• _Task prompt_: Repeat the lines below exactly as written, please, from the line with "for (const tail" to the line with "bpy.context.scene.collection.objects.link(empty)", both lines included, and no others.

• _Records for this task_:
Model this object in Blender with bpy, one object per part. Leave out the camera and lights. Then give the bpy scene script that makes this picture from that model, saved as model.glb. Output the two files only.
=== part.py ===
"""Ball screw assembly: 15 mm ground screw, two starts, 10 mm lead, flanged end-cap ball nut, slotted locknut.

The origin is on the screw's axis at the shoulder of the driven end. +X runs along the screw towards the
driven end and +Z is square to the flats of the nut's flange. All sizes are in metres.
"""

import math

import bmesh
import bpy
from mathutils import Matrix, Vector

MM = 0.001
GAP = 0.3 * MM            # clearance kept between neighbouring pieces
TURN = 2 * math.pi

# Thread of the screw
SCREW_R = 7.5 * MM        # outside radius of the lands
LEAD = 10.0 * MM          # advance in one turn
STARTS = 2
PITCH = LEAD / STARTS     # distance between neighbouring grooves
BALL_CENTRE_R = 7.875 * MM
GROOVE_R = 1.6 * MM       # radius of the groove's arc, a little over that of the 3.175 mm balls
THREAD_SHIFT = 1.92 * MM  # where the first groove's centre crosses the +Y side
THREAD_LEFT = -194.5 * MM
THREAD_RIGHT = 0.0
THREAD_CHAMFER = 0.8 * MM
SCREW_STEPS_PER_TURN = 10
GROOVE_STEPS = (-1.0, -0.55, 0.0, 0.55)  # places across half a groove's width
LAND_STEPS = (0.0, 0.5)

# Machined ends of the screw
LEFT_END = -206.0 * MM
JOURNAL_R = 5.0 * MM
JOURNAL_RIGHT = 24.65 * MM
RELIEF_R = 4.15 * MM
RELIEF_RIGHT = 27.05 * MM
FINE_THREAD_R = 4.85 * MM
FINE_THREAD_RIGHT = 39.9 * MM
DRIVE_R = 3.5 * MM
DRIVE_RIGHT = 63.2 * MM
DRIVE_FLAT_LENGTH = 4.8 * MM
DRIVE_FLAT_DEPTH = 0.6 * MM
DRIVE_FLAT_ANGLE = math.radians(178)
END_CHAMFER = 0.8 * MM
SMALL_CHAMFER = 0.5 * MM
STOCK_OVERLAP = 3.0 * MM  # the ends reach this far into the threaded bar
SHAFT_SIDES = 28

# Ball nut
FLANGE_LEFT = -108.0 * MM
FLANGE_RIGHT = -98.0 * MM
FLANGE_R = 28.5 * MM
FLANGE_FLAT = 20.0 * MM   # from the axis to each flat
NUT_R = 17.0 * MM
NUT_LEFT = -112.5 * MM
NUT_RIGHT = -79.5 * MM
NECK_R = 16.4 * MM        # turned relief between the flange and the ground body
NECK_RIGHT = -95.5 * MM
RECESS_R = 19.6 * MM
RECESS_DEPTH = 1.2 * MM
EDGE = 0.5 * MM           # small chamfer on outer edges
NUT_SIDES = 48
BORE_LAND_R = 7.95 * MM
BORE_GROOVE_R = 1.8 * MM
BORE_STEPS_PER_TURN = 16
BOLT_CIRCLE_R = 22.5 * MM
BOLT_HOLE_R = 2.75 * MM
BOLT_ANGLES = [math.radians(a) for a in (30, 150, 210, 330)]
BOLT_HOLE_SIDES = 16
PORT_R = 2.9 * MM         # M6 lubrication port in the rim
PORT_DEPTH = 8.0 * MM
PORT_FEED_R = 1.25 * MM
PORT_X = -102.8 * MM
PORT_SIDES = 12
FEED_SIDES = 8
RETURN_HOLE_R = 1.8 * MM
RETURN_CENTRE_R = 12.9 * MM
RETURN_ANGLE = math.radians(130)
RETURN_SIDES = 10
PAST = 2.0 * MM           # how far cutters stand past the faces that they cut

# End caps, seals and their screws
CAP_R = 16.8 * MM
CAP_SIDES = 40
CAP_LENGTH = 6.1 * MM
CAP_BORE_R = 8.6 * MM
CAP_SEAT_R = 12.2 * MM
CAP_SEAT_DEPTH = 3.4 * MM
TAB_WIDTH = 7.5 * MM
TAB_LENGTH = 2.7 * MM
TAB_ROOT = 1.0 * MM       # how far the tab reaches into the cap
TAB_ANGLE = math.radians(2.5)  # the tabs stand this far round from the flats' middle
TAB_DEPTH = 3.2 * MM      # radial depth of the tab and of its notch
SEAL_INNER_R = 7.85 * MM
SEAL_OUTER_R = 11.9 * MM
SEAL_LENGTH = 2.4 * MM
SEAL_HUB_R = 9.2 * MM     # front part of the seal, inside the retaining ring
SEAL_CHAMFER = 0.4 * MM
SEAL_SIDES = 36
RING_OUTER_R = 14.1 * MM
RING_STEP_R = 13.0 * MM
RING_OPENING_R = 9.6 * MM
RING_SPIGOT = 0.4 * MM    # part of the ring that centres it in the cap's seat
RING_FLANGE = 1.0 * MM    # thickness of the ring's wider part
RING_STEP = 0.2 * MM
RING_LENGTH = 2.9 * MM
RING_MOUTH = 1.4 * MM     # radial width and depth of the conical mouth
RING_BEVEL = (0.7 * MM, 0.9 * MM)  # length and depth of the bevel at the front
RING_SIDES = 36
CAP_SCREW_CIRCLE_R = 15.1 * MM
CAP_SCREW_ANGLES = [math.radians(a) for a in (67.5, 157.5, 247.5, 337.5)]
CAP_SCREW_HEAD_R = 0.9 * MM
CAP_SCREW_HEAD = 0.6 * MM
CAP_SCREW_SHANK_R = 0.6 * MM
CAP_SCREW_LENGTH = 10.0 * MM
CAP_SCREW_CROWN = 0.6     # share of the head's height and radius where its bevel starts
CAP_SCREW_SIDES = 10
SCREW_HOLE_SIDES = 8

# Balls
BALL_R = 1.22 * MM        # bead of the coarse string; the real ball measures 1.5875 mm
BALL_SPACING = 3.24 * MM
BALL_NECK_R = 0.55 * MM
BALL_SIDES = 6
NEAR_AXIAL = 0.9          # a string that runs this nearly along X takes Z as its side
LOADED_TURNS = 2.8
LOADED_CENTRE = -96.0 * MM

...

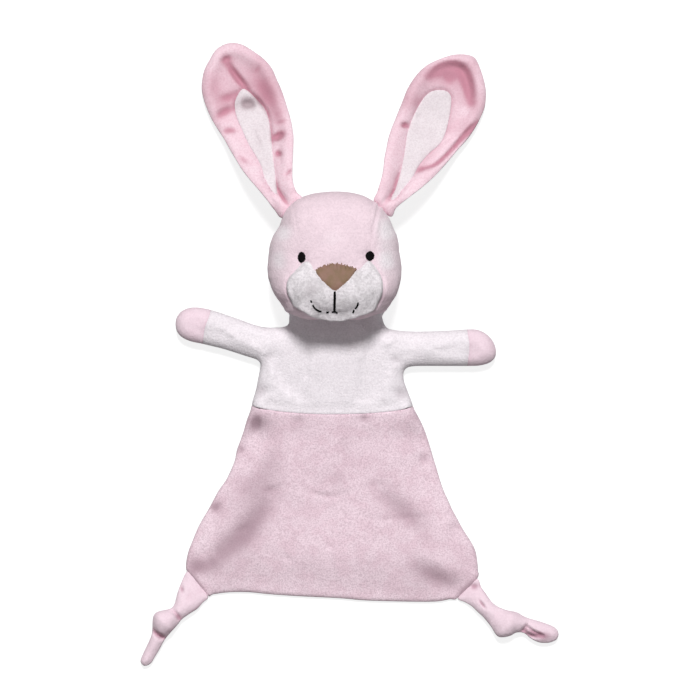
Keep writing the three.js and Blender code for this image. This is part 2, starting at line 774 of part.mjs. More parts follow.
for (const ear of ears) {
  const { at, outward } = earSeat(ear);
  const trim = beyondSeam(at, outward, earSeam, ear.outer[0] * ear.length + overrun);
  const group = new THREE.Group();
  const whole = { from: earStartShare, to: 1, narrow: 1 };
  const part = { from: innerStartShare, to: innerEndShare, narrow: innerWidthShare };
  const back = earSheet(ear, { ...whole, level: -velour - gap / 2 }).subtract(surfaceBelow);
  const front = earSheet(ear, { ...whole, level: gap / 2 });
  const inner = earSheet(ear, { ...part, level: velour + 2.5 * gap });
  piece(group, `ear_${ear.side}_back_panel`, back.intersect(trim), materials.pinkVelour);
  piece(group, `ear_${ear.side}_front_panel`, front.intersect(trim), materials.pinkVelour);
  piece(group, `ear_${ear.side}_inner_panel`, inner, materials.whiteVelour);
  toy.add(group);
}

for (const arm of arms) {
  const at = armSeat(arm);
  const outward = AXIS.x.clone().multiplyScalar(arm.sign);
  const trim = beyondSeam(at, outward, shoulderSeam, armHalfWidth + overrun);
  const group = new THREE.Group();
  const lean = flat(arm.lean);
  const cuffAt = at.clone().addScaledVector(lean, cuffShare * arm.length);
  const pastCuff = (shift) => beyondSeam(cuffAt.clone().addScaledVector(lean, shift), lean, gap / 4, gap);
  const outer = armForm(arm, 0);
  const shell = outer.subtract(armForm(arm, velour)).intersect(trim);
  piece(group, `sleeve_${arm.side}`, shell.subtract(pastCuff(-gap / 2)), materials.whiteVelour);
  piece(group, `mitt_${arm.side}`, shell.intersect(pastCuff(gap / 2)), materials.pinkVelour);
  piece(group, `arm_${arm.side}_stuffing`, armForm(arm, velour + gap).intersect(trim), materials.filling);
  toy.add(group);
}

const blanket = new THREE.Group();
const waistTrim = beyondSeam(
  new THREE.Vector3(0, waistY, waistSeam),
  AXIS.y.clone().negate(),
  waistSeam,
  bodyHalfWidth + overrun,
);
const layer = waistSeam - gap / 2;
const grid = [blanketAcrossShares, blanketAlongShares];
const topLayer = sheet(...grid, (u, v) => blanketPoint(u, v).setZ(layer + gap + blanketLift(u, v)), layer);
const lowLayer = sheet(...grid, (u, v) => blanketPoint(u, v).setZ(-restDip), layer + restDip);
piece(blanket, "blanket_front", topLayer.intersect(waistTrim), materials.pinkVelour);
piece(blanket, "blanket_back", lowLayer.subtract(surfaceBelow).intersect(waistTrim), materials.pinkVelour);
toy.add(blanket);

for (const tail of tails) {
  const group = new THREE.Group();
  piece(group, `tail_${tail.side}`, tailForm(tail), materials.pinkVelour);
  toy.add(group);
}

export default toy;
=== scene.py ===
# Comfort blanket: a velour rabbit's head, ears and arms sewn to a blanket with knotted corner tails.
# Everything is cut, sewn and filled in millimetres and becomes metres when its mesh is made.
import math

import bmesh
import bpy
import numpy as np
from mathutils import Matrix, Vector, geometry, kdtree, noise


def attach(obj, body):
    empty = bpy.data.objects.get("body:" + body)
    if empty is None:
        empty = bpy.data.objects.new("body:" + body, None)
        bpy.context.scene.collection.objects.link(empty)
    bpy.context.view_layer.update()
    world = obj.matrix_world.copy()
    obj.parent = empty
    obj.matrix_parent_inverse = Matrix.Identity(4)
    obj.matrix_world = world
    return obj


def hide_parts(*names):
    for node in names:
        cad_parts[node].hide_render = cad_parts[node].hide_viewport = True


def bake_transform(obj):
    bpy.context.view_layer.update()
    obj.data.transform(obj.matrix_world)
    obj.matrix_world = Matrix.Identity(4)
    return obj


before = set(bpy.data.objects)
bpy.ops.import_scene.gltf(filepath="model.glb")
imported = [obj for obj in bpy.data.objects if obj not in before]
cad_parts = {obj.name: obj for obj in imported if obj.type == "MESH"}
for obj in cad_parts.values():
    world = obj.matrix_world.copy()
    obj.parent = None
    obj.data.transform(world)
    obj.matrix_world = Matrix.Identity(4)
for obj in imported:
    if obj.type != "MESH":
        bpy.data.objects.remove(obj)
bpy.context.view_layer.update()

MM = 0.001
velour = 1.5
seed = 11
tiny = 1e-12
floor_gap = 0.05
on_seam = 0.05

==

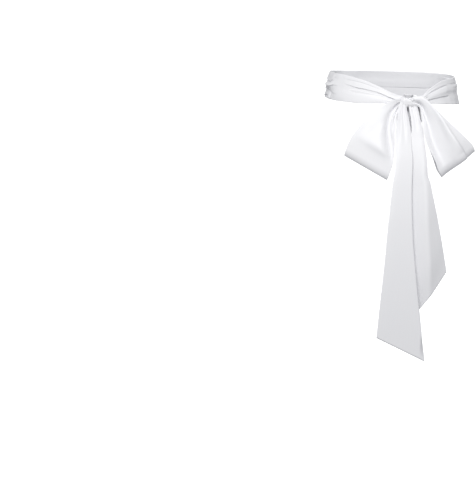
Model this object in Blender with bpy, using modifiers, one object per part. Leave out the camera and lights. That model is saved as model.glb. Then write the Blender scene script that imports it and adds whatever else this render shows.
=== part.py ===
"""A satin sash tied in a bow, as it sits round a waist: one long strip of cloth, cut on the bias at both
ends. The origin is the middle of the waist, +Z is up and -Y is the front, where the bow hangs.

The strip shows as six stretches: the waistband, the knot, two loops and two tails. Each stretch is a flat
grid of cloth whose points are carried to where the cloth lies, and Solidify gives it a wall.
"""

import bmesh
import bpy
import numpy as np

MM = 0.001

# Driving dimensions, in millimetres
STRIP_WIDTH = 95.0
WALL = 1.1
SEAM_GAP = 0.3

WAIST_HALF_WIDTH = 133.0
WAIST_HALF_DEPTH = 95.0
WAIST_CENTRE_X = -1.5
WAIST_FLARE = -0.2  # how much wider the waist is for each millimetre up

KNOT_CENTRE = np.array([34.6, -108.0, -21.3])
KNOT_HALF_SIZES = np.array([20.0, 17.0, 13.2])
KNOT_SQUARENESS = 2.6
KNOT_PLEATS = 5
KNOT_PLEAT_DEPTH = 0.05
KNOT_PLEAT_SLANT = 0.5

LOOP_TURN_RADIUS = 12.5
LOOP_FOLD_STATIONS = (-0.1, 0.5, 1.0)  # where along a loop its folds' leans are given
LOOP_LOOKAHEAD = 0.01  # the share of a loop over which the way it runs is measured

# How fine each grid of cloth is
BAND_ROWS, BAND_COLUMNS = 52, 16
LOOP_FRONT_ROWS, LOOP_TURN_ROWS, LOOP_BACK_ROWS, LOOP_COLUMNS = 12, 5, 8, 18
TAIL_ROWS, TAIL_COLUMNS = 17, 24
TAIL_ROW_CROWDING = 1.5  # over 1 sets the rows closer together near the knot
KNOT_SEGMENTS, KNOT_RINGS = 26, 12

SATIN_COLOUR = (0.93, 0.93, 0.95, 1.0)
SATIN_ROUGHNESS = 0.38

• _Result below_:
for (const tail of tails) {
  const group = new THREE.Group();
  piece(group, `tail_${tail.side}`, tailForm(tail), materials.pinkVelour);
  toy.add(group);
}

export default toy;
=== scene.py ===
# Comfort blanket: a velour rabbit's head, ears and arms sewn to a blanket with knotted corner tails.
# Everything is cut, sewn and filled in millimetres and becomes metres when its mesh is made.
import math

import bmesh
import bpy
import numpy as np
from mathutils import Matrix, Vector, geometry, kdtree, noise


def attach(obj, body):
    empty = bpy.data.objects.get("body:" + body)
    if empty is None:
        empty = bpy.data.objects.new("body:" + body, None)
        bpy.context.scene.collection.objects.link(empty)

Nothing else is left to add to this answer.